Here's the scoop.
I'm trying to use Puppeteer v18.0.5 with the bundled chromium browser against a specific website. I'm using Node v16.16.0 However, when I enable request interception via page.setRequestInterception(true), all of the HTTPRequests for any image resources are lost. My handler is invoked far less while intercepting than when not intercepting. The page never fires any requests for images. But when I disable the interception, the page loads normally. Yes, I know about invoking continue() on all requests. I'm currently doing that in the request handler on the page.
I've also poured over the Puppeteer issues pages and have found similar symptoms on some of the earlier Puppeteer versions, but they were all different issues that have all been resolved since those early versions. This seems unique.
I've looked through Puppeteer source code as well as CDP events to try and find any explanation, but have found none.
As an important note for anyone trying to reproduce this, you must be proxied through a server in the London general area in order to successfully load this site.

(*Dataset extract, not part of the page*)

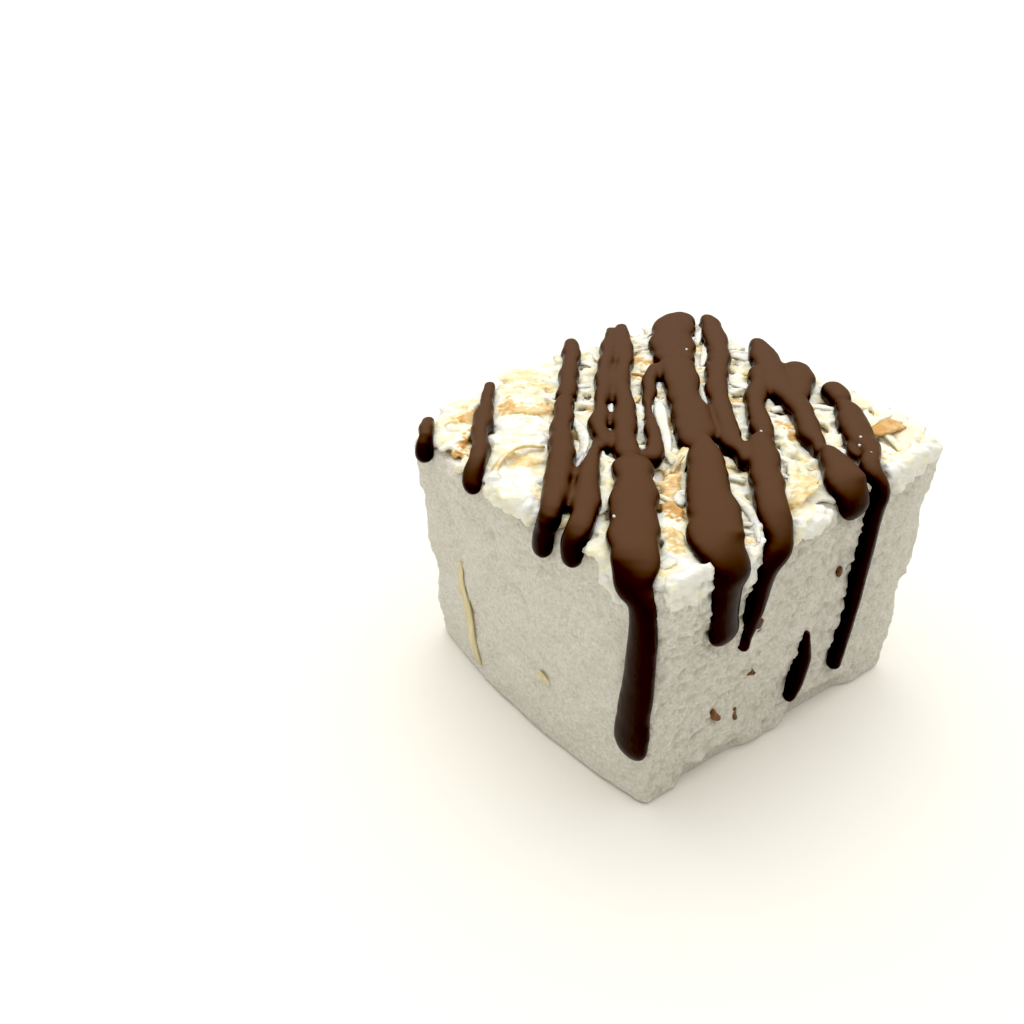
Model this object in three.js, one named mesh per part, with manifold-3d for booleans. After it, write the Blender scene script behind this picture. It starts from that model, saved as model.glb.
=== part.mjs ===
import * as THREE from 'three';
import { mergeVertices } from 'three/addons/utils/BufferGeometryUtils.js';
import Module from 'manifold-3d';

// A hand-cut marshmallow cube, topped with flaked coconut and drizzled with melted chocolate that has
// run over two edges and set. Millimetres, +Z up, standing on z = 0 with its box centred on the origin.
// The front side faces -Y and the right side faces +X, so the front corner is the one at +X, -Y.

// ---- driving dimensions ----

const BED_HEIGHT = 34.6; // floor to the middle of the coconut bed
const COCONUT_DEPTH = 1.6; // how deep the coconut lies over the marshmallow
const CUT_HEIGHT = BED_HEIGHT - COCONUT_DEPTH; // where the knife-cut sides end

// The knife left no square corner: [x, y] of each at the floor and at the top of the cut sides.
const CORNERS = {
  left: { floor: [-21.0, -23.4], rim: [-21.2, -26.4] },
  front: { floor: [20.7, -22.1], rim: [21.0, -23.6] },
  right: { floor: [24.4, 22.4], rim: [21.6, 26.8] },
  back: { floor: [-22.5, 23.4], rim: [-25.0, 27.2] },
};
// How far each side bows out between its corners, at the same two heights.
const SWELL = {
  front: { floor: 2.1, rim: 0.5 },
  right: { floor: 0.0, rim: 0.8 },
  back: { floor: 1.0, rim: 1.0 },
  left: { floor: 1.6, rim: 3.0 },
};
const HALF_WIDTH = { x: 22, y: 24 }; // a side's usual distance from the middle
const EDGE_RADIUS = 1.7; // soft edges, except round the floor
const CRUMPLE = { height: 0.35, size: 11 }; // unevenness of the cut sides
const BED_LUMPS = { height: 0.55, size: 6.5 }; // unevenness of the coconut bed

// Where the bottom of the right side tore away instead of being cut.
const TORN_NOTCHES = [
  { y: -11, depth: 1.6, halfWidth: 6, height: 6 },
  { y: 8, depth: 1.9, halfWidth: 7, height: 7 },
];
const TEAR_STEEPNESS = 2; // how quickly a notch reaches its full depth

const GRID = { across: 13, deep: 14, up: 9 }; // cells along the marshmallow's sides

// The drizzle was swung back and forth along one direction, turned this far from +X.
const DRIZZLE_TURN = THREE.MathUtils.degToRad(-37.6);
const ON_BED = { rise: 1.2, halfHeight: 1.4 }; // middle of a run over the coconut, and its thickness
const ON_SIDE = { rise: 0.55, halfHeight: 1.15 }; // the same for a drip on a cut side
const RIM_LIFT = 1.2; // a run turns over the rim this far above the cut sides
const RUN_MESH = { sides: 7, step: 3.6 };

// The slab was thicker at the back: behind this place along the drizzle the bed climbs, per millimetre.
const BED_CLIMB = { from: -4, slope: 0.05 };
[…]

Here's my code to reproduce:
const puppeteer = require('puppeteer');
(async () => {
const options = {
browserWidth: 1366,
browserHeight: 983,
intercepting: false
};
const browser = await puppeteer.launch(
{
args: [`--window-size=${options.browserWidth},${options.browserHeight}`],
defaultViewport: {width: options.browserWidth, height: options.browserHeight},
headless: false
}
);
const page = (await browser.pages())[0];
page.on('request', async (request) => {
console.log(`Request: ${request.method()} | ${request.url()} | ${request.resourceType()} | ${request._requestId}`);
if (options.intercepting) await request.continue();
});
await page.setRequestInterception(options.intercepting);
await page.goto('https://vegas.williamhill.com', {waitUntil: 'networkidle2', timeout: 65000});
// To give a moment to view the page in headful mode before closing browser.
await new Promise(resolve => setTimeout(resolve, 5000));
await browser.close();
})();
Here's what the page looks like with intercepting disabled: Expected Page Load
Here's what the page looks like with intercepting enabled and continuing all requests. Page load while intercepting and continuing all requests
With request interception disabled my handler is invoked for 104 different requests. But with the interception enabled it's only invoked 22 times. I'm not hitting a navigation timeout as the .goto() method returns before my timeout each time.
Any insight into what configuration/strategy I'm missing would be immensely appreciated.